Overworked NHS staff are being driven to suicide, with one life lost every three days.
A shocking 144 took their own lives in 2021 – the most recent records available. That is up nearly 40% from 105 in 2011.
The most recent year’s toll included 62 nurses, two midwives, six paramedics and 10 doctors.
The figures, published by the Office for National Statistics, come as ministers are urged to rethink a move to scrap mental health support funding for NHS workers.
Among those who took their own lives last year was junior doctor Vaish Kumar, 35, who left a note blaming Birmingham’s Queen Elizabeth Hospital, where she worked.

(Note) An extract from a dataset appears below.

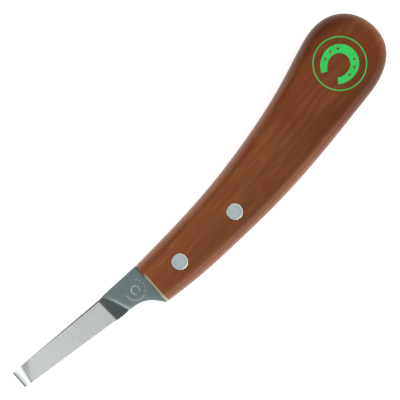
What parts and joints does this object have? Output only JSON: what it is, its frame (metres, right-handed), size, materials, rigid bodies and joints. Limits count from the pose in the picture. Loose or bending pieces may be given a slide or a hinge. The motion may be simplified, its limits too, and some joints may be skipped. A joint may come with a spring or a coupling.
{
  "type": "hoof knife",
  "caption": "Fixed-blade hoof knife: narrow single-edged blade with a hooked tip, wedge-ground behind a flared neck, riveted into a slotted, curved hardwood handle.",
  "frame": {"origin": "centre of the bounding box's underside, on the plane of the handle's flat back face", "axes": "+X from the hook to the handle's butt, +Y towards the blade's spine, +Z out of the hook's open side"},
  "size_m": [0.2, 0.0384, 0.017],
  "materials": {
    "blade_steel": "satin neck, finely ground and polished blade and hook",
    "handle_wood": "stained red-brown hardwood, thin semi-gloss lacquer",
    "rivet_metal": "fine-turned face, flush with the wood"
  },
  "bodies": {
    "root": {"blade": "blade_steel", "handle": "handle_wood", "rivet_1_tube": "rivet_metal", "rivet_1_pin": "rivet_metal", "rivet_2_tube": "rivet_metal", "rivet_2_pin": "rivet_metal"}
  },
  "joints": []
}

GP and mum of two Gail Milligan, 47, a partner at Camberley Health Centre in Surrey, was also found dead in woodland in July, with her family blaming “the unbearable pressure of her job”.
One A&E doctor said the “toxic environment” of work almost drove her to suicide. Amy Attwater, 36, from Leamington Spa, Warks, said: “I’d get back home and just cry for an hour. I would calculate what drugs and what doses I could take to kill myself.”
The mum, a member of Doctors’ Association UK, went part-time, taking on roles in teaching and as an NHS 111 doctor – but says A&Es are worse now than at the peak of the Covid pandemic.
She believes the overstretched system has caused unnecessary deaths. Amy added: “It’s been building up for many years. The Government knew, and did nothing.
“I feel anger, frustration and despair. We’ve kept the NHS going for so long now on goodwill. But because we are now so disheartened, the goodwill has waned.”
A survey of 600,000 NHS workers last autumn found nearly half had been made ill by stress at work and third felt burned out.
Forty Wellbeing Hubs were set up for staff during the pandemic, but funding will be pulled at the end of the month. Four have already closed and others have stopped taking referrals.
The Department of Health said: “Supporting the mental health and wellbeing of the workforce is a priority.
“This includes targeted psychological support and treatment and a national support service for those with more complex mental health needs brought about by issues such as trauma.”